“Tension, intensity, power, light: the God Machine will seize your soul”.

Thus ended the enthusiastic review, signed by Claudio Sorge, of the debut album “Scenes From The Second Storey” by the God Machine. Never were words more incisive in describing what those music pieces would truly evoke on an emotional, aesthetic, and intellectual level in the listener. It is impossible to even attempt to summarize the experience as “ephemeral” (in a temporal dimension) as it was “dense,” or even “infinite” due to the depth of insights that the group originating from San Diego managed to express, and for the concentration and density of ideas and creativity: suffice it to recall that the points of reference were so numerous and diverse to understand how the feature of “indefinability” was ultimately the dominant element. A creative genius (meant in the romantic sense, but updated to contemporary times) “all-around,” or “360 degrees.”

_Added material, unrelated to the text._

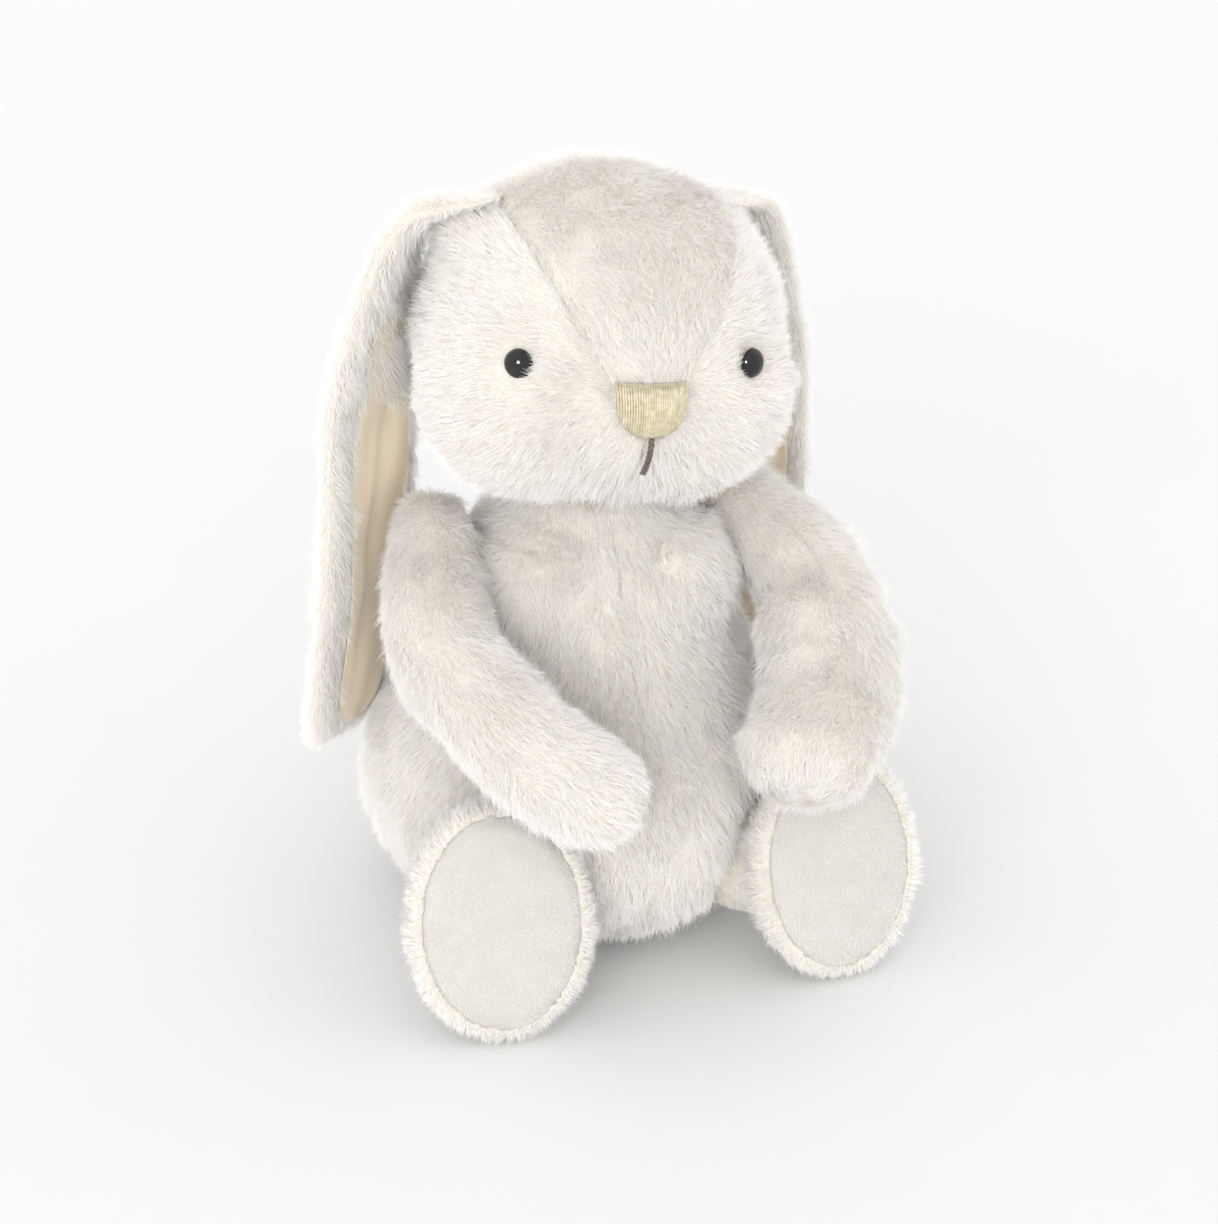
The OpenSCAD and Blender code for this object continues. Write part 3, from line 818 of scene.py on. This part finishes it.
def build_torso():
    cutters = []
    for side in (LEFT, RIGHT):
        x, y, z, r = ARM_BALLS[side][0]
        cutters.append(ball((x, y, z), r + 0.6))
        cutters.append(ball(HIP[side], HIP_R + 0.8))
    shells = [lathe(torso_profile(PILE)), ball(NECK, NECK_R - 0.8)]
    # the chest is stuffed out to the arms
    shells += [ball((side * 22, -8, 135), (35, 37, 34)) for side in (LEFT, RIGHT)]
    form = remeshed("torso_form", shells, 5.0, cutters)
    relax(form, 5)
    inflate(form, 3.0)
    relax(form, 1)
    subdivide(form, 2)
    p, n = co_of(form), normals_of(form)
    p = groove(p, n, np.abs(p[:, 0]), 0.5, 2.6)
    p = groove(p, n, np.abs(p[:, 1]), 0.7, 2.6)
    p = clumped(p, n, unit(torso_comb(p, n)), 0.8, 6.5, 15)
    p[:, 2] = np.maximum(p[:, 2], 0.4)
    sockets = [(ARM_BALLS[s][0][:3], ARM_BALLS[s][0][3] + 0.8) for s in (LEFT, RIGHT)]
    sockets += [(HIP[s], HIP_R + 1.0) for s in (LEFT, RIGHT)]
    for centre, radius in sockets:
        away = np.linalg.norm(p - centre, axis=1, keepdims=True)
        p = np.where(away < radius, centre + (p - centre) / away * radius, p)
    away = np.linalg.norm(p - NECK, axis=1, keepdims=True)
    reach = NECK_R - 0.4 + 7 * np.clip((HEAD[2] - HEAD_H + 1 - p[:, 2:3]) / 7, 0, 1)
    high = p[:, 2:3] > NECK[2]
    p = np.where(high & (away > reach), NECK + (p - NECK) / away * reach, p)
    set_co(form, p)

    def panel_of(v):
        return ("torso_front_" if v[1] < 0 else "torso_back_") + ("left" if v[0] > 0 else "right")
    panels = split_panels(form, [(lambda v: v[0],), (lambda v: v[1],)], panel_of)
    for name, panel in panels.items():
        dress(panel, FUR, "torso", [name])
    filling = inset_copy(form, "torso_filling", 3.4)
    dress(filling, STUFFING, "torso", ["torso_stuffing"])
    grow_pile("torso_pile", "torso", form, torso_comb, torso_length, 200, lift=0.44, tuft=4.2)
    bpy.data.objects.remove(form)
    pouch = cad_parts["pellet_pouch"]
    pouch.data.materials.clear()
    pouch.data.materials.append(POUCH)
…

After the tragic conclusion of that experience in 1994, an extremely painful event that left a visible scar in the soul of Robin Proper-Sheppard, a windless silence remained comparable to the desert depicted in one of their songs. The interruption of the silence, surprisingly, occurred with the conception of the "Sophia" project: an electro-acoustic collective of various musicians, including acoustic and electric guitars (electric and pedal steel guitar), drums, piano, keyboards, and strings. Seemingly far from saturated guitars, conceptual metal, references to art rock, the circular and spiral structure, enveloping and spatial of the compositions, where hypnotic drumming, tight bass loops, and the extremely flexible and sharp/whispered timbre of the singing characterizes in synthesis a melodic declination of noise rock, a powerful and post-apocalyptic suggestion, Sophia stands on new ground, apart yet not free from comparison with referents. Intimate and predominantly acoustic, with a progression where the climax is reached with the entry of strings and piano, of gently electric sounds, these ballads portray a band and its leader, Proper-Sheppard, as a Singer-Songwriter in the context of a “rock-band”; creator of true Poetry in Music, reflective, sorrowful, and with the courage to show the most intimate side.

Compared to bands like Red House Painters, Smog, and Mazzy Star, in various ways authors of languid, static ballads “shrouded in mist,” generally akin to an impressionistic conception of rock, the sounds forming these delicate frames that appear as “windows on the soul” of their Author, appear sharper and more varied compared to the slowness that characterizes part of certain stylistic and genre “canons.” Here, the music seems to be used as a supple expressive tool of emotions, as unmediated as possible. The clarity and sharpness of the acoustic sounds evoke the brightest Nick Drake, the most acoustic and introspective Oasis, and certain Radiohead (the “Ok Computer” period), where the voice (to use the splendid expression of Alex Franquelli) “seems to fall from infinity” upon these arpeggios, while to find a “definition” of Proper-Sheppard's boundless talent, perhaps the only comparison is the early Velvet Underground.

“Fixed Water”, as the title suggests, offers a snapshot of water caught in its repetitive wave motion, a sort of “static and apparent movement,” an existential metaphor of what “passes without passing,” of memories and images so vivid that they can at most float on the surface of the soul. Each of the 10 songs enclosed here, from the allusive “The Death Of A Salesman” to the whispered and bitter “Is It Any Wonder?”, to the absolute, perhaps unsurpassable peak of “So Slow”, gives the almost visual impression of waiting for dawn, which arrives with the entry of piano and strings, illuminating the existential and inner horizon and warming the air filling the distances that separate us. Imagine “Yesterday” by the Beatles played by Coldplay… or by Codeine, as you prefer.

Sophia: perhaps the attempt to conclude the work left unfinished by God Machine, or more realistically, a “second chapter,” which will be followed by others, a chapter in a story where, as Robin Proper-Sheppard once said about his songs, “like in a Michelangelo Antonioni film, there's always an open ending”.